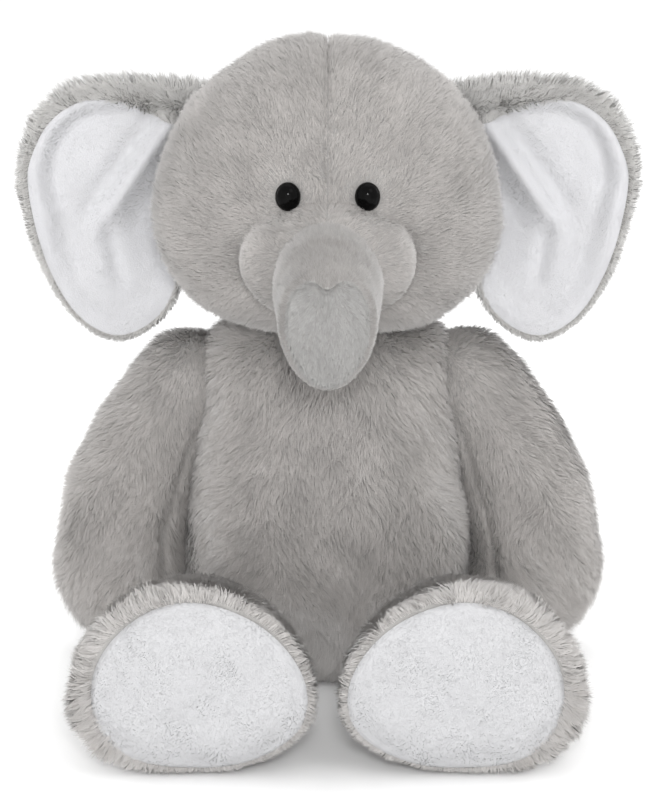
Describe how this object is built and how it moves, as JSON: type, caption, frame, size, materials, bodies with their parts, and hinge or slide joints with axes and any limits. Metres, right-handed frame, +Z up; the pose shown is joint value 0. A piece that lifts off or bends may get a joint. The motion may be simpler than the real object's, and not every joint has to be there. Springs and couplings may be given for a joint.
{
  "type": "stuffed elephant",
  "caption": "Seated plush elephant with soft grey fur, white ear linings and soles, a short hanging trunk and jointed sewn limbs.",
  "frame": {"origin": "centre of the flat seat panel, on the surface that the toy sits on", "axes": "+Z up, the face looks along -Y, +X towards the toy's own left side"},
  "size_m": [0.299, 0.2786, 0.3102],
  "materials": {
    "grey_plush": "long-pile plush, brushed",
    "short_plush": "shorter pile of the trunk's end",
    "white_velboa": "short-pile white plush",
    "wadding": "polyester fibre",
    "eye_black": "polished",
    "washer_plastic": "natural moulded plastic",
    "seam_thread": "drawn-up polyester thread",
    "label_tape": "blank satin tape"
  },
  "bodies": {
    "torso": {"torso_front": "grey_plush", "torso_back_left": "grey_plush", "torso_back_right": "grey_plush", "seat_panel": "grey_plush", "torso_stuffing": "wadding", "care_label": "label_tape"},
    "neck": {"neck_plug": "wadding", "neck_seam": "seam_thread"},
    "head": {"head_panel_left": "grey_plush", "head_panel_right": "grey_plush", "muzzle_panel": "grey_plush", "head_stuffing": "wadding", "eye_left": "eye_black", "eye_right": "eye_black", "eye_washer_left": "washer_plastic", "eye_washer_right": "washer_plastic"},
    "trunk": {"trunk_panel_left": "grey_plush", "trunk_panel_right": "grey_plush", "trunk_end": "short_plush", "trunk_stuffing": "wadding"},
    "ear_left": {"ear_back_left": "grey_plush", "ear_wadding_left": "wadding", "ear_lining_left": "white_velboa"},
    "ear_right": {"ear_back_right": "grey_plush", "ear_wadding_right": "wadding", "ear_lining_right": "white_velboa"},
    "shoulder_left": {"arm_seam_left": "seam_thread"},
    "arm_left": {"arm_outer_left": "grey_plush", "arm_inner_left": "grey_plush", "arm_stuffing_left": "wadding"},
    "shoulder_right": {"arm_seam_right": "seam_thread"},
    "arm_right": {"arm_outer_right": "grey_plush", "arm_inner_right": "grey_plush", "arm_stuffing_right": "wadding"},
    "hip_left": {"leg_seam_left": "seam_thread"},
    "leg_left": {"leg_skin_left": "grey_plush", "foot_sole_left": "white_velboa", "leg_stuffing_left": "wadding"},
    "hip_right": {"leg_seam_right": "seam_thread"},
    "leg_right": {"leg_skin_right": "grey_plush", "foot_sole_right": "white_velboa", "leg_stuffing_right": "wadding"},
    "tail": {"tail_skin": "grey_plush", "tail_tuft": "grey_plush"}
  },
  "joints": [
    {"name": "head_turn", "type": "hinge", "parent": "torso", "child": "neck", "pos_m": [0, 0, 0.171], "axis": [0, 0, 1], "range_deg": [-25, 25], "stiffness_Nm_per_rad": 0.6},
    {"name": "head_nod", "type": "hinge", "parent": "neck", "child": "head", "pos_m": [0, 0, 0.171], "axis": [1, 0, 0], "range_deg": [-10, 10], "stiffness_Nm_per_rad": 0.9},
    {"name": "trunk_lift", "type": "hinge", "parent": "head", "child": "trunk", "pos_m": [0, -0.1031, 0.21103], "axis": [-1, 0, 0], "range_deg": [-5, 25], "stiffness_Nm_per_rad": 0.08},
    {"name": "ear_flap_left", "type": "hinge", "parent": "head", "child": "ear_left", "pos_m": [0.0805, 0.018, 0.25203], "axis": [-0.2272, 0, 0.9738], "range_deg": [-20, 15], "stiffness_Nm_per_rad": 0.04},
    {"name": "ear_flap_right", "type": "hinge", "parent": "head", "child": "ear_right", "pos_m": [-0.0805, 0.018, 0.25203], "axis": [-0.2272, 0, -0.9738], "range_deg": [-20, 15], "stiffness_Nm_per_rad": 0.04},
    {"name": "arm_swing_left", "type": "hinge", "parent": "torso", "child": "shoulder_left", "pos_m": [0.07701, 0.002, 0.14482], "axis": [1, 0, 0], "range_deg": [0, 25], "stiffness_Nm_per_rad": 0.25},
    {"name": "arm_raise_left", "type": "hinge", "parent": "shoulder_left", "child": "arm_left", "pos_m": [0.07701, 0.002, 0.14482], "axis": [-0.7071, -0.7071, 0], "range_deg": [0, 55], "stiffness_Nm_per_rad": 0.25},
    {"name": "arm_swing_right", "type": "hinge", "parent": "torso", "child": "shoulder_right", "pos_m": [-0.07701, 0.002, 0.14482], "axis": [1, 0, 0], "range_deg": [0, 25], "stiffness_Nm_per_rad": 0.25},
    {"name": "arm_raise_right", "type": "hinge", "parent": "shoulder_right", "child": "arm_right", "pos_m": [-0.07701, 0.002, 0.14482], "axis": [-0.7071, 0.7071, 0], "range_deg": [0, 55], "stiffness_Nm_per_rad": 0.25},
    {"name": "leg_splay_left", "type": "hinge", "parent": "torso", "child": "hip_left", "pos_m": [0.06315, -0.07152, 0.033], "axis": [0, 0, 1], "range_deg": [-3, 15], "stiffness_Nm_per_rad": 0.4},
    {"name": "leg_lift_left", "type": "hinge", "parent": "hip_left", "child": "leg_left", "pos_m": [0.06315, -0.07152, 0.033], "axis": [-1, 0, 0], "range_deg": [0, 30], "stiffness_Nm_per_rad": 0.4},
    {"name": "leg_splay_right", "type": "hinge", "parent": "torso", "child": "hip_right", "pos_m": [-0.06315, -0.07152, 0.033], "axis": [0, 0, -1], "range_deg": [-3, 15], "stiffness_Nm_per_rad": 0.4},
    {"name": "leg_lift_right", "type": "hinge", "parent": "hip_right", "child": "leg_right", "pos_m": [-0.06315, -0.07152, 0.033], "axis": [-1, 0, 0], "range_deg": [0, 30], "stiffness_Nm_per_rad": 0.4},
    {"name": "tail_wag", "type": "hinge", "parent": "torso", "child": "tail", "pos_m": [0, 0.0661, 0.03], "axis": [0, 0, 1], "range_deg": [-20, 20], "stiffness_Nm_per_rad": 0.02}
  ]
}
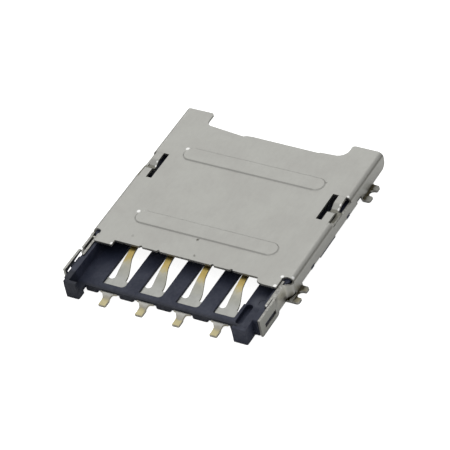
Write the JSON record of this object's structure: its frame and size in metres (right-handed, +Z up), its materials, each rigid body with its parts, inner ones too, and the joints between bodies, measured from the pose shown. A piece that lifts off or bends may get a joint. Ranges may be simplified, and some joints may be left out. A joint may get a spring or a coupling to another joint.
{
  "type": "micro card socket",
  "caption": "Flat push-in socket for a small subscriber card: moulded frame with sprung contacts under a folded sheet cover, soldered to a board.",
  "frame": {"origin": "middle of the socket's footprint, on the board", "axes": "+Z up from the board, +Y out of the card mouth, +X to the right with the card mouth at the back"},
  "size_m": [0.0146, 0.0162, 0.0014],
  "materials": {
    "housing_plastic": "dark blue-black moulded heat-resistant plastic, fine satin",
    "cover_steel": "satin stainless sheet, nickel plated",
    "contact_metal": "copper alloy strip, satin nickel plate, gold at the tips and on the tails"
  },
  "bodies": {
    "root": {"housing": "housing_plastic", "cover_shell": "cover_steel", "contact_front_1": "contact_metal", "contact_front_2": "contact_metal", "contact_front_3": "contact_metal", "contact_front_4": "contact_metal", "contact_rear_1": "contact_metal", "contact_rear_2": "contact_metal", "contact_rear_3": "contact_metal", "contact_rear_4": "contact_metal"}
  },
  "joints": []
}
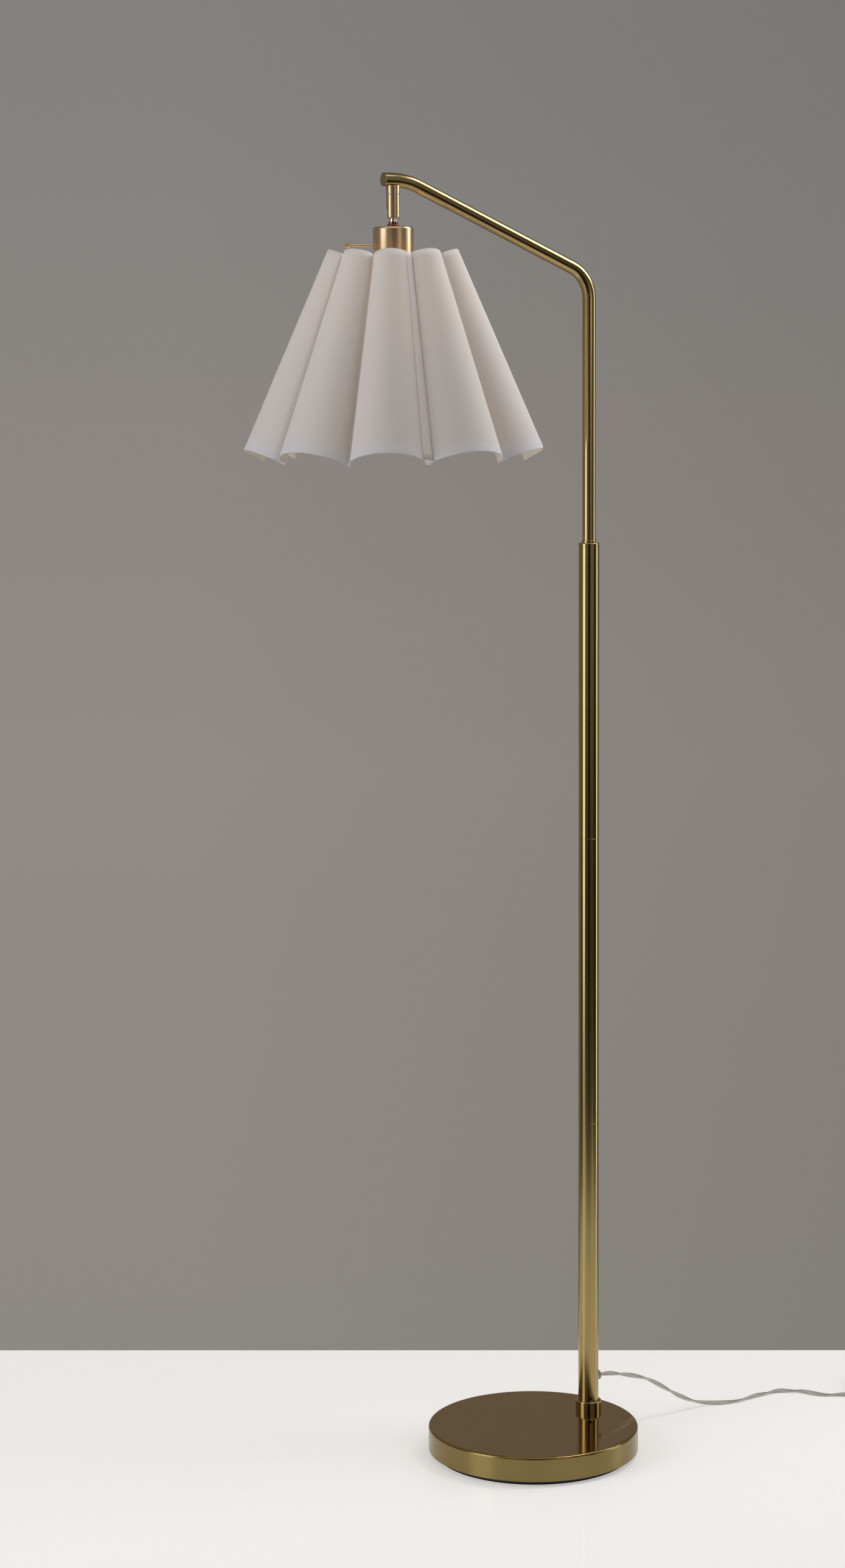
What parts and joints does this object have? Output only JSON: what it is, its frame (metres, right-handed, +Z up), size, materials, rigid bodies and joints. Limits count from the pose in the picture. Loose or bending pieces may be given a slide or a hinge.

━━━━━━━━

_Problem requirements_
Reproduce the data shown above exactly.

_Result of this task_
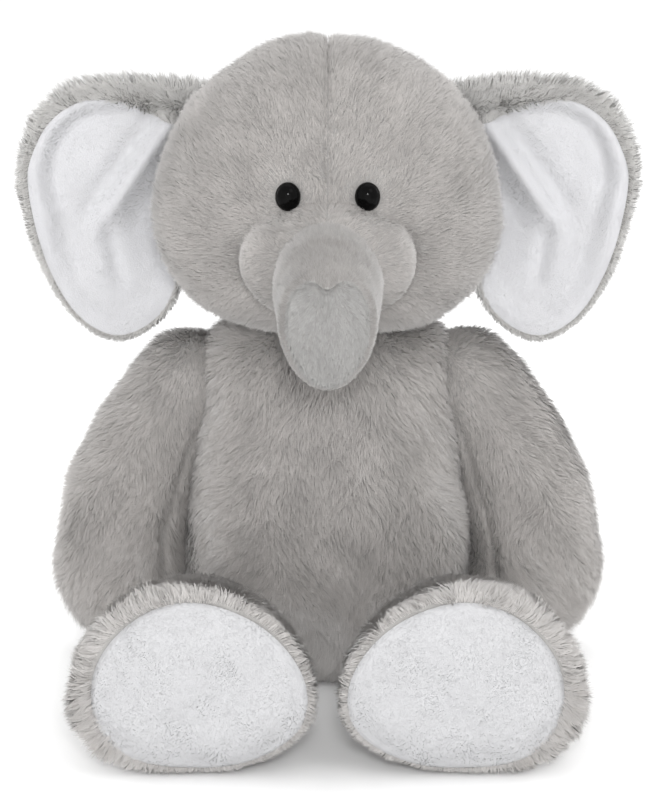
Describe how this object is built and how it moves, as JSON: type, caption, frame, size, materials, bodies with their parts, and hinge or slide joints with axes and any limits. Metres, right-handed frame, +Z up; the pose shown is joint value 0. A piece that lifts off or bends may get a joint. The motion may be simpler than the real object's, and not every joint has to be there. Springs and couplings may be given for a joint.
{
  "type": "stuffed elephant",
  "caption": "Seated plush elephant with soft grey fur, white ear linings and soles, a short hanging trunk and jointed sewn limbs.",
  "frame": {"origin": "centre of the flat seat panel, on the surface that the toy sits on", "axes": "+Z up, the face looks along -Y, +X towards the toy's own left side"},
  "size_m": [0.299, 0.2786, 0.3102],
  "materials": {
    "grey_plush": "long-pile plush, brushed",
    "short_plush": "shorter pile of the trunk's end",
    "white_velboa": "short-pile white plush",
    "wadding": "polyester fibre",
    "eye_black": "polished",
    "washer_plastic": "natural moulded plastic",
    "seam_thread": "drawn-up polyester thread",
    "label_tape": "blank satin tape"
  },
  "bodies": {
    "torso": {"torso_front": "grey_plush", "torso_back_left": "grey_plush", "torso_back_right": "grey_plush", "seat_panel": "grey_plush", "torso_stuffing": "wadding", "care_label": "label_tape"},
    "neck": {"neck_plug": "wadding", "neck_seam": "seam_thread"},
    "head": {"head_panel_left": "grey_plush", "head_panel_right": "grey_plush", "muzzle_panel": "grey_plush", "head_stuffing": "wadding", "eye_left": "eye_black", "eye_right": "eye_black", "eye_washer_left": "washer_plastic", "eye_washer_right": "washer_plastic"},
    "trunk": {"trunk_panel_left": "grey_plush", "trunk_panel_right": "grey_plush", "trunk_end": "short_plush", "trunk_stuffing": "wadding"},
    "ear_left": {"ear_back_left": "grey_plush", "ear_wadding_left": "wadding", "ear_lining_left": "white_velboa"},
    "ear_right": {"ear_back_right": "grey_plush", "ear_wadding_right": "wadding", "ear_lining_right": "white_velboa"},
    "shoulder_left": {"arm_seam_left": "seam_thread"},
    "arm_left": {"arm_outer_left": "grey_plush", "arm_inner_left": "grey_plush", "arm_stuffing_left": "wadding"},
    "shoulder_right": {"arm_seam_right": "seam_thread"},
    "arm_right": {"arm_outer_right": "grey_plush", "arm_inner_right": "grey_plush", "arm_stuffing_right": "wadding"},
    "hip_left": {"leg_seam_left": "seam_thread"},
    "leg_left": {"leg_skin_left": "grey_plush", "foot_sole_left": "white_velboa", "leg_stuffing_left": "wadding"},
    "hip_right": {"leg_seam_right": "seam_thread"},
    "leg_right": {"leg_skin_right": "grey_plush", "foot_sole_right": "white_velboa", "leg_stuffing_right": "wadding"},
    "tail": {"tail_skin": "grey_plush", "tail_tuft": "grey_plush"}
  },
  "joints": [
    {"name": "head_turn", "type": "hinge", "parent": "torso", "child": "neck", "pos_m": [0, 0, 0.171], "axis": [0, 0, 1], "range_deg": [-25, 25], "stiffness_Nm_per_rad": 0.6},
    {"name": "head_nod", "type": "hinge", "parent": "neck", "child": "head", "pos_m": [0, 0, 0.171], "axis": [1, 0, 0], "range_deg": [-10, 10], "stiffness_Nm_per_rad": 0.9},
    {"name": "trunk_lift", "type": "hinge", "parent": "head", "child": "trunk", "pos_m": [0, -0.1031, 0.21103], "axis": [-1, 0, 0], "range_deg": [-5, 25], "stiffness_Nm_per_rad": 0.08},
    {"name": "ear_flap_left", "type": "hinge", "parent": "head", "child": "ear_left", "pos_m": [0.0805, 0.018, 0.25203], "axis": [-0.2272, 0, 0.9738], "range_deg": [-20, 15], "stiffness_Nm_per_rad": 0.04},
    {"name": "ear_flap_right", "type": "hinge", "parent": "head", "child": "ear_right", "pos_m": [-0.0805, 0.018, 0.25203], "axis": [-0.2272, 0, -0.9738], "range_deg": [-20, 15], "stiffness_Nm_per_rad": 0.04},
    {"name": "arm_swing_left", "type": "hinge", "parent": "torso", "child": "shoulder_left", "pos_m": [0.07701, 0.002, 0.14482], "axis": [1, 0, 0], "range_deg": [0, 25], "stiffness_Nm_per_rad": 0.25},
    {"name": "arm_raise_left", "type": "hinge", "parent": "shoulder_left", "child": "arm_left", "pos_m": [0.07701, 0.002, 0.14482], "axis": [-0.7071, -0.7071, 0], "range_deg": [0, 55], "stiffness_Nm_per_rad": 0.25},
    {"name": "arm_swing_right", "type": "hinge", "parent": "torso", "child": "shoulder_right", "pos_m": [-0.07701, 0.002, 0.14482], "axis": [1, 0, 0], "range_deg": [0, 25], "stiffness_Nm_per_rad": 0.25},
    {"name": "arm_raise_right", "type": "hinge", "parent": "shoulder_right", "child": "arm_right", "pos_m": [-0.07701, 0.002, 0.14482], "axis": [-0.7071, 0.7071, 0], "range_deg": [0, 55], "stiffness_Nm_per_rad": 0.25},
    {"name": "leg_splay_left", "type": "hinge", "parent": "torso", "child": "hip_left", "pos_m": [0.06315, -0.07152, 0.033], "axis": [0, 0, 1], "range_deg": [-3, 15], "stiffness_Nm_per_rad": 0.4},
    {"name": "leg_lift_left", "type": "hinge", "parent": "hip_left", "child": "leg_left", "pos_m": [0.06315, -0.07152, 0.033], "axis": [-1, 0, 0], "range_deg": [0, 30], "stiffness_Nm_per_rad": 0.4},
    {"name": "leg_splay_right", "type": "hinge", "parent": "torso", "child": "hip_right", "pos_m": [-0.06315, -0.07152, 0.033], "axis": [0, 0, -1], "range_deg": [-3, 15], "stiffness_Nm_per_rad": 0.4},
    {"name": "leg_lift_right", "type": "hinge", "parent": "hip_right", "child": "leg_right", "pos_m": [-0.06315, -0.07152, 0.033], "axis": [-1, 0, 0], "range_deg": [0, 30], "stiffness_Nm_per_rad": 0.4},
    {"name": "tail_wag", "type": "hinge", "parent": "torso", "child": "tail", "pos_m": [0, 0.0661, 0.03], "axis": [0, 0, 1], "range_deg": [-20, 20], "stiffness_Nm_per_rad": 0.02}
  ]
}
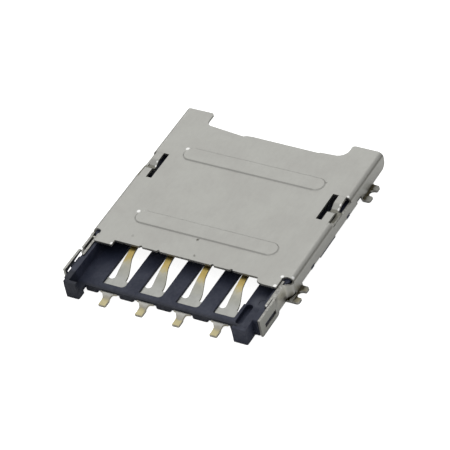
Write the JSON record of this object's structure: its frame and size in metres (right-handed, +Z up), its materials, each rigid body with its parts, inner ones too, and the joints between bodies, measured from the pose shown. A piece that lifts off or bends may get a joint. Ranges may be simplified, and some joints may be left out. A joint may get a spring or a coupling to another joint.
{
  "type": "micro card socket",
  "caption": "Flat push-in socket for a small subscriber card: moulded frame with sprung contacts under a folded sheet cover, soldered to a board.",
  "frame": {"origin": "middle of the socket's footprint, on the board", "axes": "+Z up from the board, +Y out of the card mouth, +X to the right with the card mouth at the back"},
  "size_m": [0.0146, 0.0162, 0.0014],
  "materials": {
    "housing_plastic": "dark blue-black moulded heat-resistant plastic, fine satin",
    "cover_steel": "satin stainless sheet, nickel plated",
    "contact_metal": "copper alloy strip, satin nickel plate, gold at the tips and on the tails"
  },
  "bodies": {
    "root": {"housing": "housing_plastic", "cover_shell": "cover_steel", "contact_front_1": "contact_metal", "contact_front_2": "contact_metal", "contact_front_3": "contact_metal", "contact_front_4": "contact_metal", "contact_rear_1": "contact_metal", "contact_rear_2": "contact_metal", "contact_rear_3": "contact_metal", "contact_rear_4": "contact_metal"}
  },
  "joints": []
}
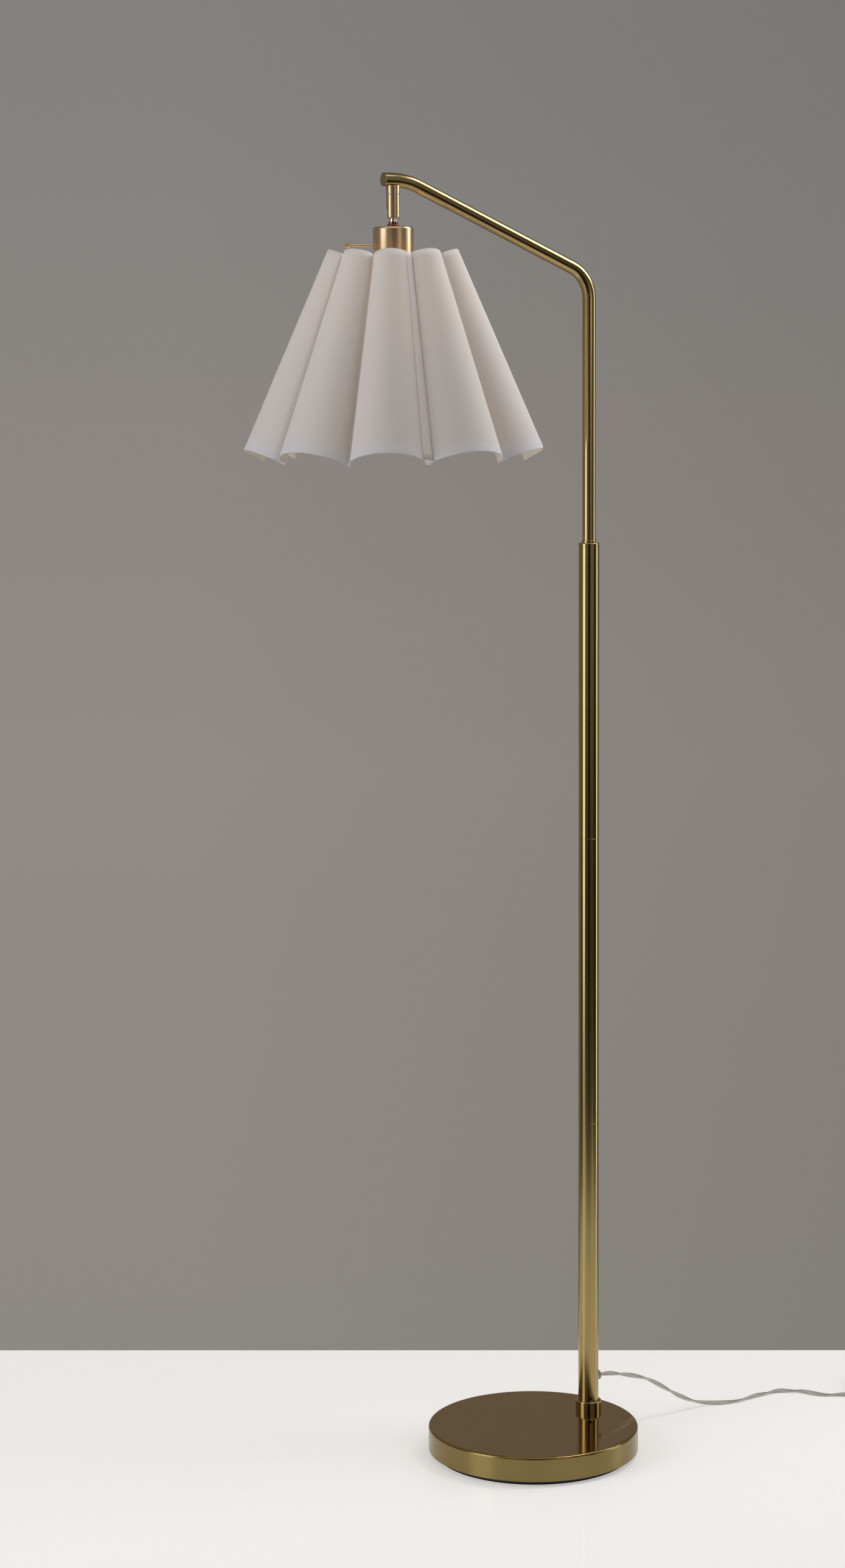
What parts and joints does this object have? Output only JSON: what it is, its frame (metres, right-handed, +Z up), size, materials, rigid bodies and joints. Limits count from the pose in the picture. Loose or bending pieces may be given a slide or a hinge.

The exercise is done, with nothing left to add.